The oldest published information on these developments are provided by the magazine “Der Fußball. Zeitung zur Förderung aller Athletischen Sports”. (Football. Newspaper for the Encouragement of All Athletic Sports). The weekly magazine, produced for the first time in 1894 by football pioneer Philipp Heineken was the official organ of FV Stuttgart 1893 and thus the predecessor to today’s ‘Dunkelrot’. In the 19th edition in the year 1895, just 20 months after the establishment of the club, as part of an annual review, a brief look back on the history of the club was published: Initiated by middle-school teacher Carl Kaufmann, and with the support of the civic organization of the city of Stuttgart, in the summer of 1893, on the ice-track of the development/improvement club in Cannstatter Straße the “Belebung der Jugend und Volksspiele” (Revival of the Youth and Popular Games) was aspired to. As a result, the youngsters met on Wednesday and Saturday afternoons to “to play Association-Football, or the game without lifting the ball” in Stuttgart. Soon enough, the amusement of the game was discovered by men of all age groups and thus the wish arose to “merge those playing into a federation, in order to cater for the sport in an organized manner.” An attempt to link up with the relaxed playing community of the existing Cannstatter Fußballclub, formed in 1890, as a section was rebuked in a mutual conference. The decision was duly made to “begin with a smaller and more sufficient encouragement of the game. Subsequently, on September 9th, 1893, the football club Stuttgart was founded by 20 members at the tavern “Zum Becher” in Kernerstraße 8. The founding year of the predecessor to the club VfB is a significant element of today’s club crest.
In FV Stuttgart 1893, initially association football, but soon mainly rugby, was played and FV Stuttgart 1893 was to become the leading rugby club in Württemberg. In 1909, FV Stuttgart 1893 reached the final of the German rugby championship, but were eventually beaten 3-6 by FC 1897 Hannover.

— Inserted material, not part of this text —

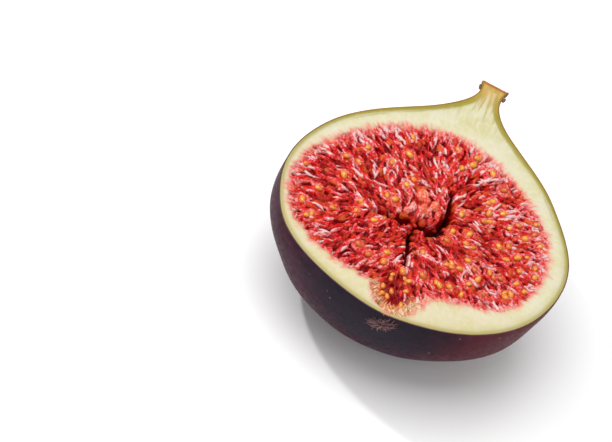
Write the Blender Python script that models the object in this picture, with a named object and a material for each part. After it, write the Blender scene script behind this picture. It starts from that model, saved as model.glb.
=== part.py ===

One constant companion of FV Stuttgart 1893 is the search for a permanent and sufficient sports ground. Following their beginnings at the ice-track in Stöckach, the club moved to the Cannstatter Wasen, where soon the active execution of the sport was prohibited by the authorities. FV duly returned to the newly renovated grounds in Stöckach, before moving to the new facilities of the so-called “Rugby-Platz” (Rugby-Pitch) at Karl-Olga-Hospital in 1907.